**Given data**
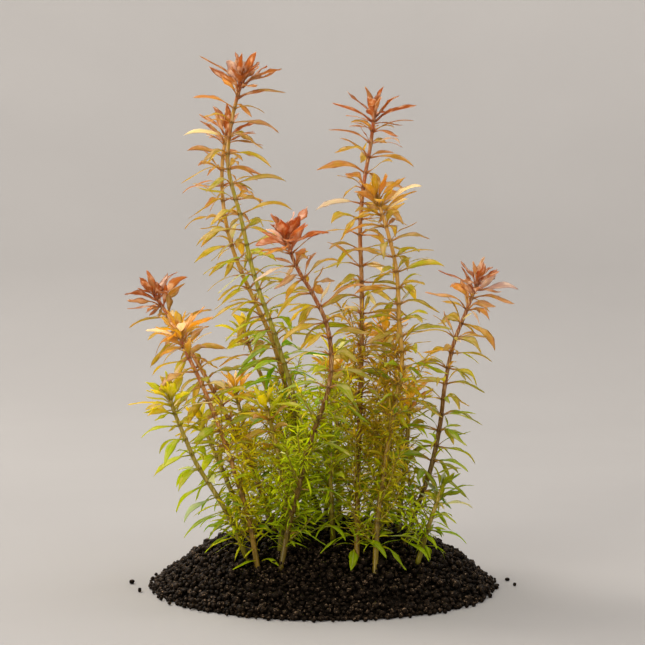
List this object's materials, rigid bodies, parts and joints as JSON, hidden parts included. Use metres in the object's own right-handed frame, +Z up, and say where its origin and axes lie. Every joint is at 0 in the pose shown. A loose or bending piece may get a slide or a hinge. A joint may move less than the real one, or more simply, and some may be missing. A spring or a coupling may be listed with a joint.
{
  "type": "rotala aquarium plant clump in a soil mound",
  "caption": "Clump of slender leafy rotala stems with red and gold shoot tips, rooted in a low round mound of dark granular aquarium soil.",
  "frame": {"origin": "centre of the mound's flat underside", "axes": "+Z up along the stems; the pictured front faces -Y, +X is to the viewer's right"},
  "size_m": [0.1695, 0.1506, 0.227],
  "materials": {
    "soil": "rough, near-black baked clay granules",
    "green_leaves": "thin, satin",
    "olive_leaves": "thin, satin",
    "ochre_leaves": "thin, satin",
    "green_tips": "thin, satin",
    "gold_tips": "thin, satin",
    "red_tips": "thin, satin"
  },
  "bodies": {
    "root": {"soil_mound": "soil", "stray_grain_1": "soil", "stray_grain_2": "soil", "stray_grain_3": "soil", "stray_grain_4": "soil", "tall_left_stem": "olive_leaves", "tall_left_tip": "red_tips", "tall_left_rear_stem": "ochre_leaves", "tall_left_rear_tip": "gold_tips", "middle_red_stem": "ochre_leaves", "middle_red_tip": "red_tips", "tall_right_stem": "ochre_leaves", "tall_right_tip": "red_tips", "gold_right_stem": "olive_leaves", "gold_right_tip": "gold_tips", "far_right_stem": "olive_leaves", "far_right_tip": "red_tips", "left_gold_stem": "ochre_leaves", "left_gold_tip": "gold_tips", "left_red_stem": "ochre_leaves", "left_red_tip": "red_tips", "left_low_stem": "green_leaves", "left_low_tip": "green_tips", "olive_left_stem": "olive_leaves", "olive_left_tip": "gold_tips", "short_left_stem": "olive_leaves", "short_left_tip": "gold_tips", "gold_middle_stem": "olive_leaves", "gold_middle_tip": "gold_tips", "front_green_stem": "green_leaves", "front_green_tip": "green_tips", "front_middle_stem": "green_leaves", "front_middle_tip": "green_tips", "front_right_stem": "green_leaves", "front_right_tip": "green_tips", "right_inner_stem": "green_leaves", "right_inner_tip": "gold_tips", "centre_stem": "green_leaves", "centre_tip": "gold_tips", "rear_right_stem": "green_leaves", "rear_right_tip": "gold_tips", "rear_stem": "green_leaves", "rear_tip": "green_tips", "rear_left_stem": "green_leaves", "rear_left_tip": "gold_tips", "left_rear_low_stem": "green_leaves", "left_rear_low_tip": "green_tips"}
  },
  "joints": []
}
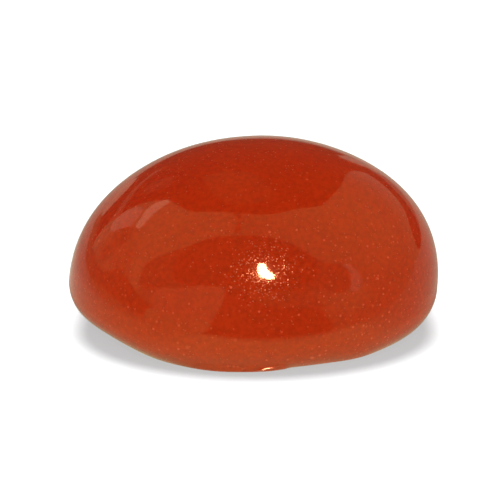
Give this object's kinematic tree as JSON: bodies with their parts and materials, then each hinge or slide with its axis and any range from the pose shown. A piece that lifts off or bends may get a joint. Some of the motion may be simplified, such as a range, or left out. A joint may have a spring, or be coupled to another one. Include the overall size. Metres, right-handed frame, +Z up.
{
  "type": "carnelian cabochon",
  "caption": "Loose polished oval cabochon of translucent orange-red carnelian, with a high smooth dome, a rounded girdle and a flat ground base to rest or be set on.",
  "frame": {"origin": "middle of the stone's footprint, on the plane of its flat base", "axes": "+X along the oval's long axis, +Y towards the back, +Z up from the base to the crown; the front, -Y, has the small lip on the base edge"},
  "size_m": [0.014, 0.0112, 0.0067],
  "materials": {
    "polished_carnelian": "polished"
  },
  "bodies": {
    "root": {"cabochon": "polished_carnelian"}
  },
  "joints": []
}
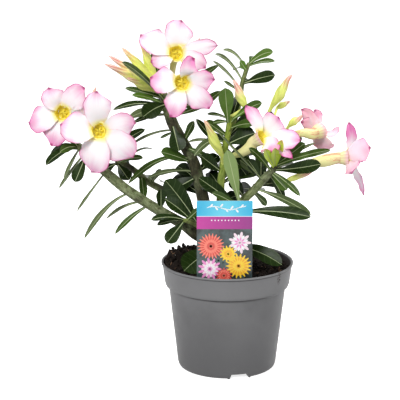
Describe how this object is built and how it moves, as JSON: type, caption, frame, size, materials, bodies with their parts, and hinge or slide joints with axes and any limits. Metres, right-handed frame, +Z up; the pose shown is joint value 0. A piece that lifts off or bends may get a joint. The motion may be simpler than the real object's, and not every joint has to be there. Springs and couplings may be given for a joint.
{
  "type": "potted desert rose",
  "caption": "Desert rose (adenium) with pink-edged white blooms, pointed buds and narrow leaves on bare branches, in a grey nursery pot with a plant label.",
  "frame": {"origin": "middle of the pot foot, on the ground", "axes": "+Z up along the pot axis, -Y towards the front, where the label stands, +X to the right seen from the front"},
  "size_m": [0.325, 0.1308, 0.3439],
  "materials": {
    "pot": "satin",
    "soil": "matte",
    "label": "gloss",
    "bark": "satin",
    "leaf": "satin",
    "petal": "satin",
    "tube": "satin",
    "bud": "satin"
  },
  "bodies": {
    "root": {"pot": "pot", "soil": "soil", "plant_label": "label", "caudex": "bark", "upright_branch": "leaf", "left_branch": "leaf", "middle_left_branch": "leaf", "centre_branch": "leaf", "top_right_branch": "leaf", "right_branch": "leaf", "low_left_shoot": "leaf", "low_right_shoot": "leaf", "base_left_leaf": "leaf", "base_right_leaf": "leaf", "bloom_left_front_petals": "petal", "bloom_left_back_petals": "petal", "bloom_top_petals": "petal", "bloom_top_front_petals": "petal", "bloom_middle_petals": "petal", "bloom_right_back_petals": "petal", "bloom_right_front_petals": "petal", "bloom_left_front_tube": "tube", "bloom_left_back_tube": "tube", "bloom_top_tube": "tube", "bloom_top_front_tube": "tube", "bloom_middle_tube": "tube", "bloom_right_back_tube": "tube", "bloom_right_front_tube": "tube", "top_bud_bunch": "bud", "bud_top_back": "bud", "bud_left_back": "bud", "bud_middle_front": "bud", "bud_middle_top": "bud", "bud_right_tall": "bud", "bud_right_short": "bud", "bud_right_green": "bud", "bud_right_low": "bud"}
  },
  "joints": []
}
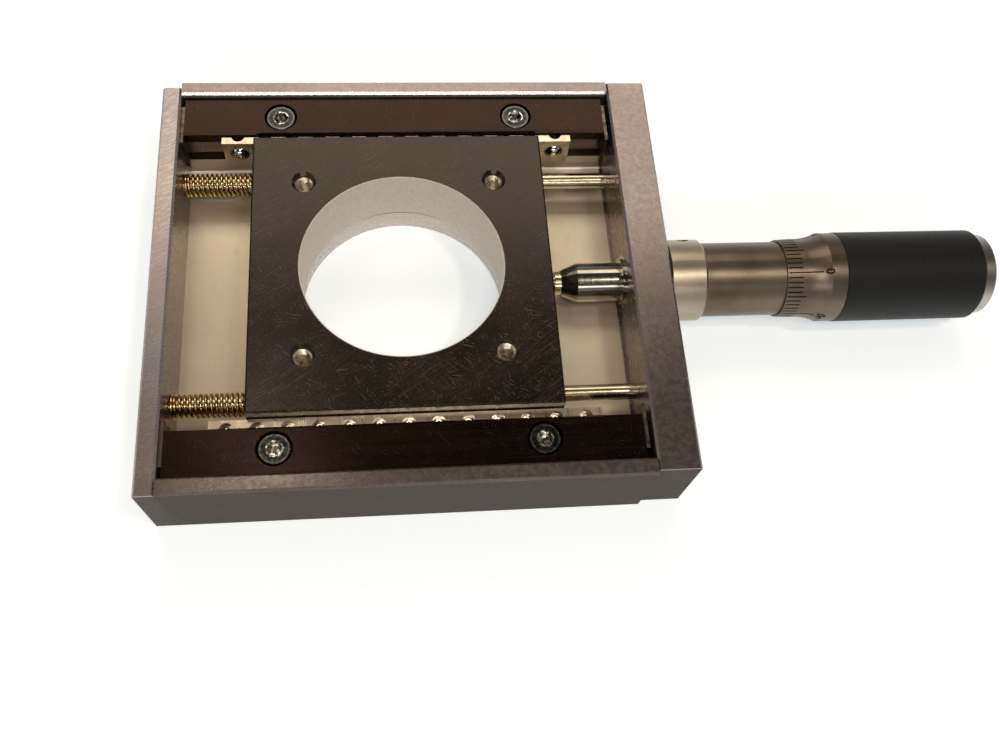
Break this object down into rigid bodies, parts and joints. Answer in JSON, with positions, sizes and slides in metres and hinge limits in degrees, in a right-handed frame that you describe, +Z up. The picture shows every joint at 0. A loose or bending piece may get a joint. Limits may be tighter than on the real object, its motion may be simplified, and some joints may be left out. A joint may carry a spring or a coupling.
{
  "type": "micrometer linear translation stage",
  "caption": "Low ball-guided linear stage with a black carriage, round clear aperture, twin guide rods with return springs and a micrometer drive.",
  "frame": {"origin": "on the aperture axis at the base's bottom face", "axes": "+X along the travel towards the micrometer, +Y to the back wall, +Z up out of the carriage top"},
  "size_m": [0.1584, 0.0828, 0.0185],
  "materials": {
    "anodised_body": "bead-blasted clear anodised",
    "black_anodise": "black anodised, lightly scratched",
    "rail_steel": "ground hardened steel, dark",
    "screw_steel": "oiled alloy steel",
    "stop_steel": "thin ground sheet",
    "cage_brass": "pale sheet, satin",
    "ball_steel": "polished hardened steel",
    "polished_steel": "ground and polished",
    "spring_wire": "golden spring wire",
    "satin_chrome": "satin chrome",
    "nut_brass": "machined",
    "black_grip": "matte black, fine grain"
  },
  "bodies": {
    "base": {"base_body": "anodised_body", "left_end_plate": "anodised_body", "right_end_plate": "anodised_body", "left_plate_screws": "screw_steel", "right_plate_screws": "screw_steel", "back_rail": "rail_steel", "back_rail_screws": "screw_steel", "back_rail_end_stops": "stop_steel", "back_guide_rod": "polished_steel", "back_return_spring": "spring_wire", "front_rail": "rail_steel", "front_rail_screws": "screw_steel", "front_rail_end_stops": "stop_steel", "front_guide_rod": "polished_steel", "front_return_spring": "spring_wire", "barrel": "polished_steel", "collar": "satin_chrome", "collar_set_screw": "screw_steel", "sleeve": "satin_chrome", "adjusting_nut": "nut_brass"},
    "carriage": {"carriage": "black_anodise", "carriage_plug": "screw_steel", "anvil_button": "polished_steel"},
    "back_cage_row": {"back_cage": "cage_brass", "back_balls": "ball_steel"},
    "front_cage_row": {"front_cage": "cage_brass", "front_balls": "ball_steel"},
    "spindle_tip": {"ball_tip": "polished_steel"},
    "thimble": {"spindle": "polished_steel", "thimble": "satin_chrome", "grip": "black_grip", "end_cap": "satin_chrome", "thimble_screw": "screw_steel"}
  },
  "joints": [
    {"name": "spindle_feed", "type": "slide", "parent": "base", "child": "spindle_tip", "axis": [1, 0, 0], "range_m": [-0.0125, 0.0125]},
    {"name": "thimble_turn", "type": "hinge", "parent": "spindle_tip", "child": "thimble", "pos_m": [0.07, 0, 0.0096], "axis": [1, 0, 0], "range_deg": [-9001, 9001]},
    {"name": "carriage_travel", "type": "slide", "parent": "base", "child": "carriage", "axis": [1, 0, 0], "range_m": [-0.0125, 0.0125], "deforming": ["back_return_spring", "front_return_spring"]},
    {"name": "back_cage_travel", "type": "slide", "parent": "base", "child": "back_cage_row", "axis": [1, 0, 0], "range_m": [-0.00625, 0.00625]},
    {"name": "front_cage_travel", "type": "slide", "parent": "base", "child": "front_cage_row", "axis": [1, 0, 0], "range_m": [-0.00625, 0.00625]}
  ],
  "couplings": [
    {"joint": "spindle_feed", "follows": "carriage_travel", "ratio": 1},
    {"joint": "thimble_turn", "follows": "carriage_travel", "rad_per_m": 12566},
    {"joint": "back_cage_travel", "follows": "carriage_travel", "ratio": 0.5},
    {"joint": "front_cage_travel", "follows": "carriage_travel", "ratio": 0.5}
  ]
}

**What you will do**
Of the lines in the entries above, how many include "bending"? Only the number should be given.

**The result**
2